*** Records for this task ***
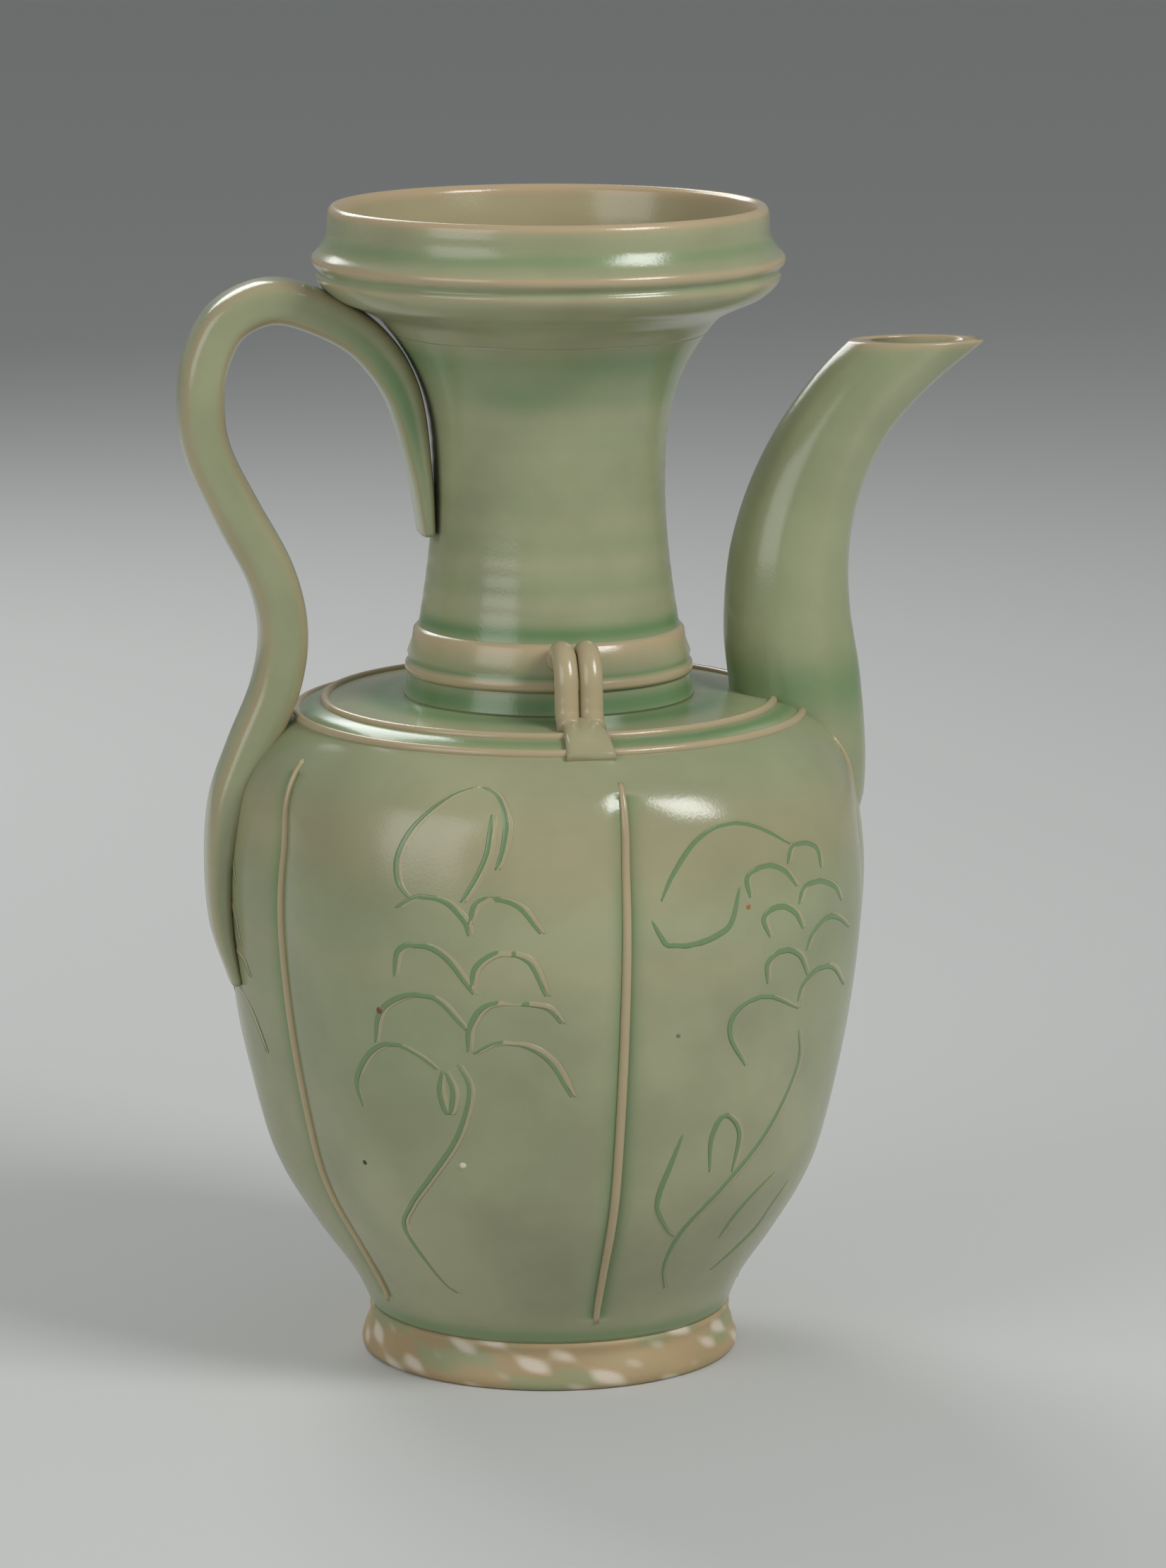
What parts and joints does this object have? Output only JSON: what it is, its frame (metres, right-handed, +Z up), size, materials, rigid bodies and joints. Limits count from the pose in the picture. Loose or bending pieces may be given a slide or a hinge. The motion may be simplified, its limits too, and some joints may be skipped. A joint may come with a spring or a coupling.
{
  "type": "celadon ewer",
  "caption": "Lobed ceramic ewer with a turned foot, waisted neck, dish mouth, pouring spout and strap handle.",
  "frame": {"origin": "on the ground under the middle of the whole ewer, spout and handle included", "axes": "+Z up, +X towards the spout, -X towards the handle"},
  "size_m": [0.1676, 0.1336, 0.24],
  "materials": {
    "celadon_glaze": "glossy translucent grey-green glaze over incised clay",
    "bare_clay": "matt, thinly glazed tan clay"
  },
  "bodies": {
    "root": {"foot_ring": "bare_clay", "body": "celadon_glaze", "shoulder_ring_inner": "celadon_glaze", "shoulder_ring_outer": "celadon_glaze", "neck": "celadon_glaze", "neck_band": "celadon_glaze", "mouth_dish": "celadon_glaze", "spout": "celadon_glaze", "handle": "celadon_glaze", "lug_front_left_strand": "celadon_glaze", "lug_front_right_strand": "celadon_glaze", "lug_front_tab": "celadon_glaze", "lug_back_left_strand": "celadon_glaze", "lug_back_right_strand": "celadon_glaze", "lug_back_tab": "celadon_glaze", "rib_1": "celadon_glaze", "rib_2": "celadon_glaze", "rib_3": "celadon_glaze", "rib_4": "celadon_glaze", "rib_5": "celadon_glaze"}
  },
  "joints": []
}
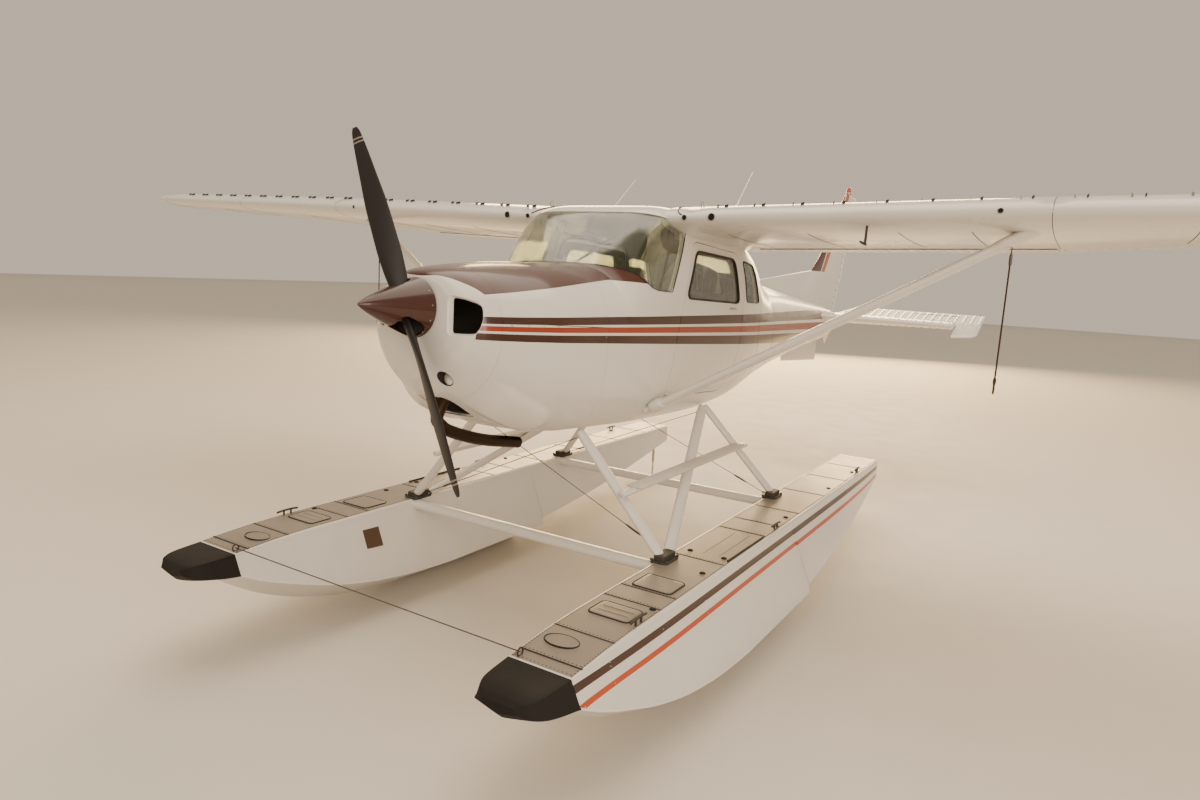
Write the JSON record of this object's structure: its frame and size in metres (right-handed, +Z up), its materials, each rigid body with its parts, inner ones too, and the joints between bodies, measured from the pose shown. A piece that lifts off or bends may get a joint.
***
**To do**
Every record above must be duplicated exactly.

**Solution to this task**
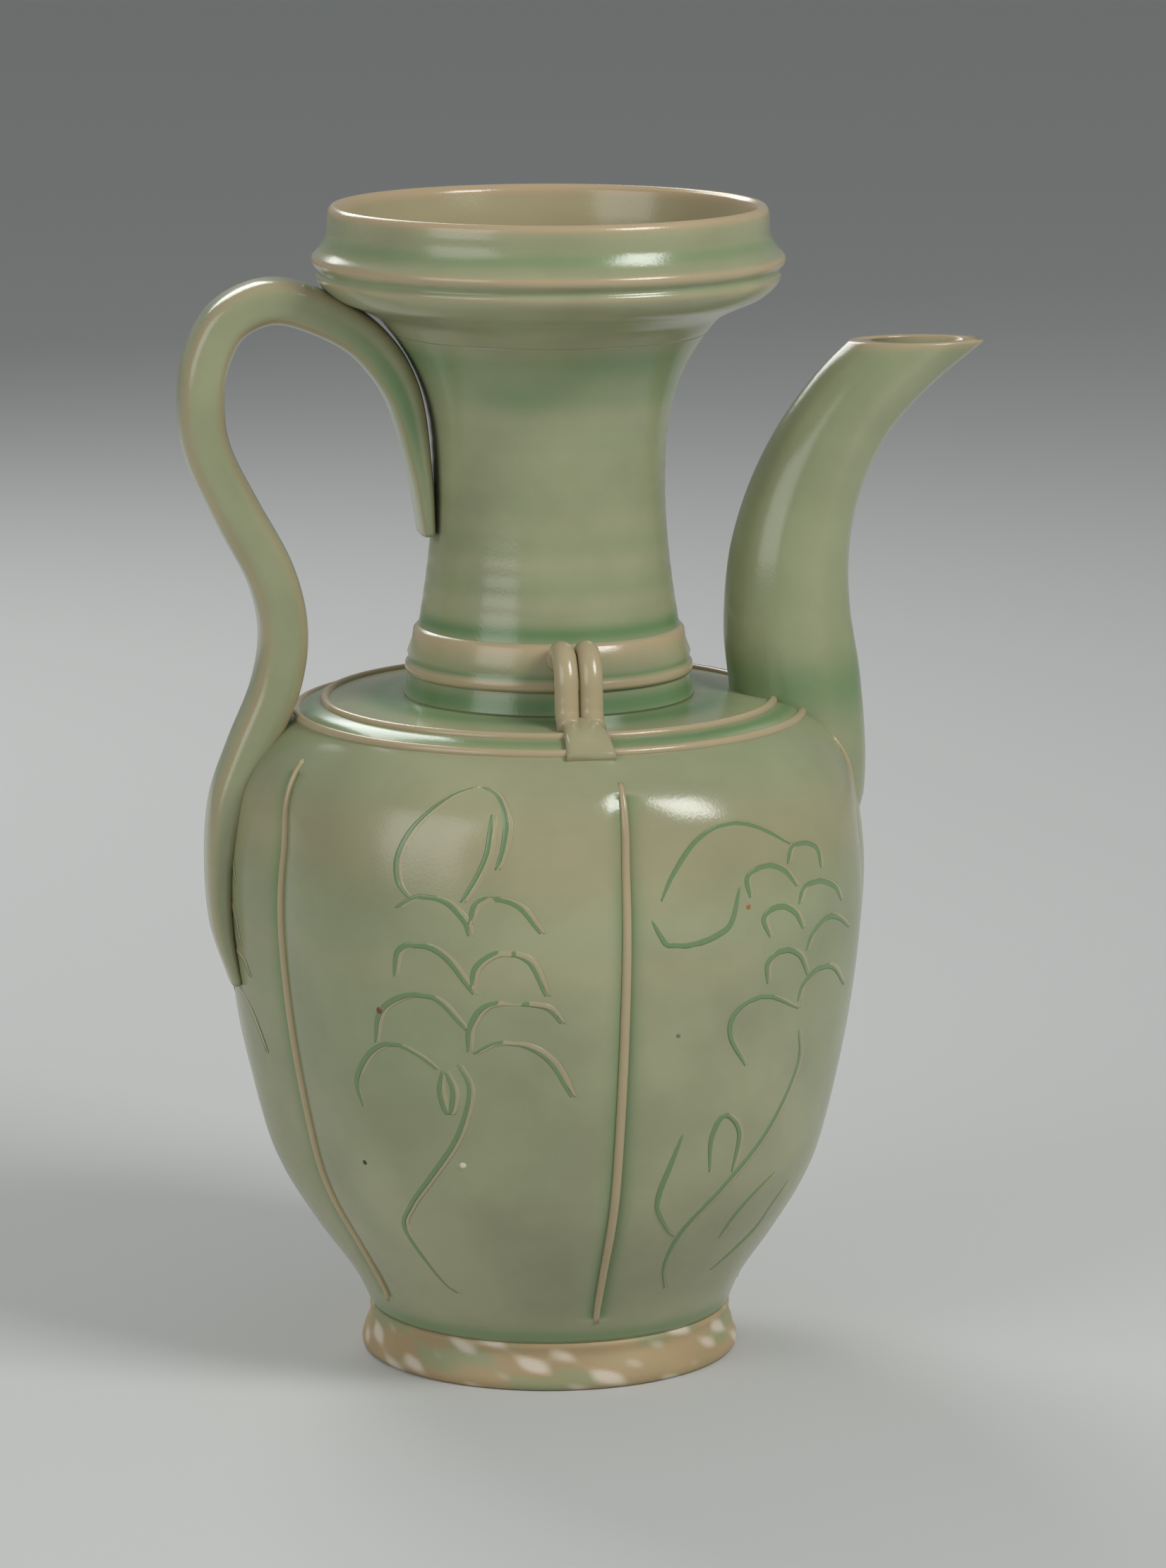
What parts and joints does this object have? Output only JSON: what it is, its frame (metres, right-handed, +Z up), size, materials, rigid bodies and joints. Limits count from the pose in the picture. Loose or bending pieces may be given a slide or a hinge. The motion may be simplified, its limits too, and some joints may be skipped. A joint may come with a spring or a coupling.
{
  "type": "celadon ewer",
  "caption": "Lobed ceramic ewer with a turned foot, waisted neck, dish mouth, pouring spout and strap handle.",
  "frame": {"origin": "on the ground under the middle of the whole ewer, spout and handle included", "axes": "+Z up, +X towards the spout, -X towards the handle"},
  "size_m": [0.1676, 0.1336, 0.24],
  "materials": {
    "celadon_glaze": "glossy translucent grey-green glaze over incised clay",
    "bare_clay": "matt, thinly glazed tan clay"
  },
  "bodies": {
    "root": {"foot_ring": "bare_clay", "body": "celadon_glaze", "shoulder_ring_inner": "celadon_glaze", "shoulder_ring_outer": "celadon_glaze", "neck": "celadon_glaze", "neck_band": "celadon_glaze", "mouth_dish": "celadon_glaze", "spout": "celadon_glaze", "handle": "celadon_glaze", "lug_front_left_strand": "celadon_glaze", "lug_front_right_strand": "celadon_glaze", "lug_front_tab": "celadon_glaze", "lug_back_left_strand": "celadon_glaze", "lug_back_right_strand": "celadon_glaze", "lug_back_tab": "celadon_glaze", "rib_1": "celadon_glaze", "rib_2": "celadon_glaze", "rib_3": "celadon_glaze", "rib_4": "celadon_glaze", "rib_5": "celadon_glaze"}
  },
  "joints": []
}
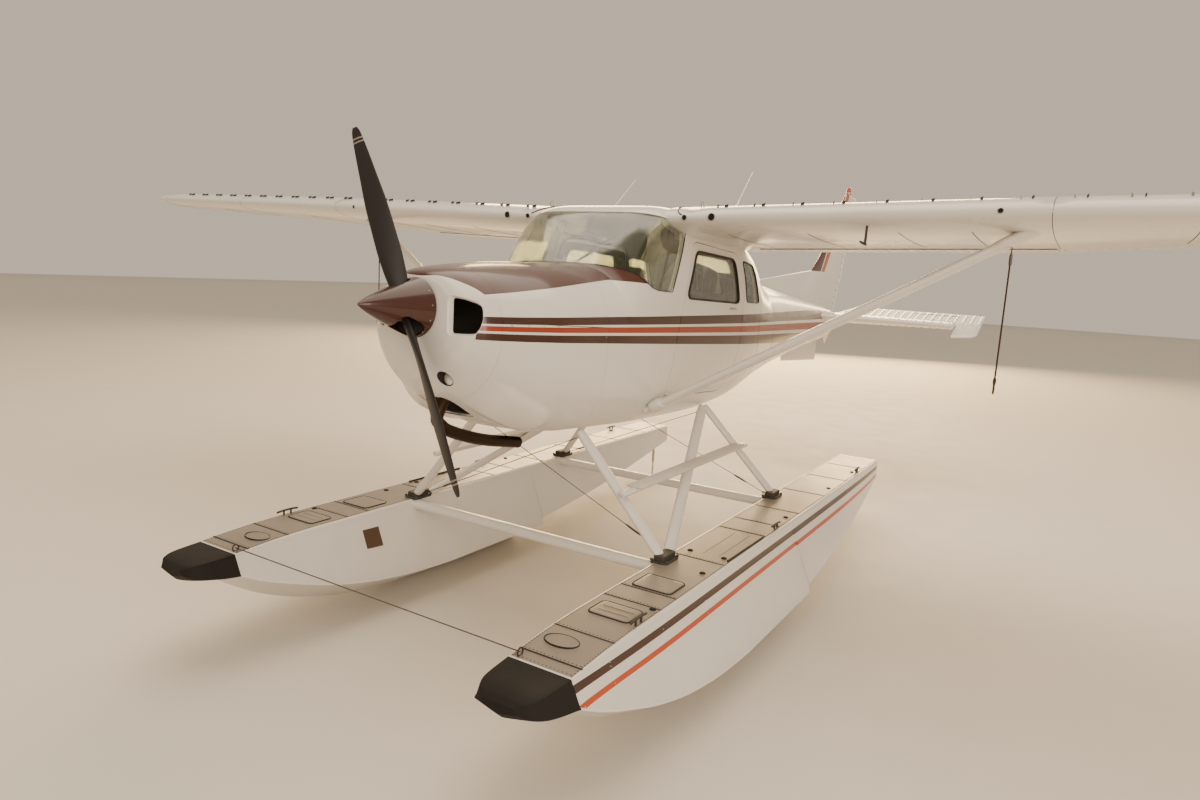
Write the JSON record of this object's structure: its frame and size in metres (right-handed, +Z up), its materials, each rigid body with its parts, inner ones too, and the joints between bodies, measured from the pose shown. A piece that lifts off or bends may get a joint.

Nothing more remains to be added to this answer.